As for LG’s Magic Remote, I can’t say I was the biggest fan at first, as I’m accustomed to using either my Sony wand or dinky little streaming remotes. But I grew to love the pink cursor and my ability to just point to whatever I needed rather than manually scroll past apps or content. It’s a fantastic remote. The one thing I’ll say about the TV itself is that this big boy was heavy. It weighs just under 100 pounds, and I’ll admit that moving it was a harrowing experience that took the full strength of two adults to safely get this display in place.
So, ultimately, who is this for? Well, certainly not me, that’s for sure. Spending the same amount of money that you might spend on a brand new, very nice vehicle isn’t something I can begin to wrap my head around. But again, this is a TV for people who have the kind of money to blow on a stunning 8K TV for which almost no content yet exists. That said? I’ve never been so sad to ship a TV back. It’s got a monstrous price tag, but it’s such a gorgeous TV I can almost—almost!—see why.

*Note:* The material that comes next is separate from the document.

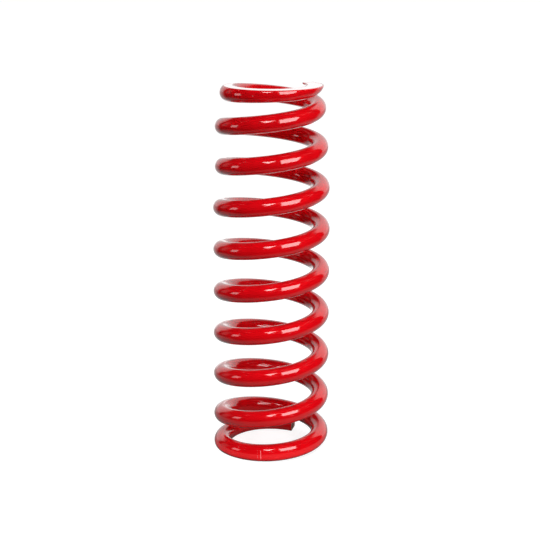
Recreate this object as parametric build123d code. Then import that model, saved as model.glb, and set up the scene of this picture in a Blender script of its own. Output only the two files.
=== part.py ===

- A premium 8K OLED that’ll run you a cool $20,000 for the 77-inch model, or $30,000 for the 88-inch model.
- Gaming on this display—which I’d argue is probably more TV than most people even need—was a dream.
- Even older, low-resolution content looked great on this display, but newer releases like Tenet and Soul looked fantastic.
- Very little 8K content exists yet, but the limited 8K content I was able to see looked so real it was breathtaking.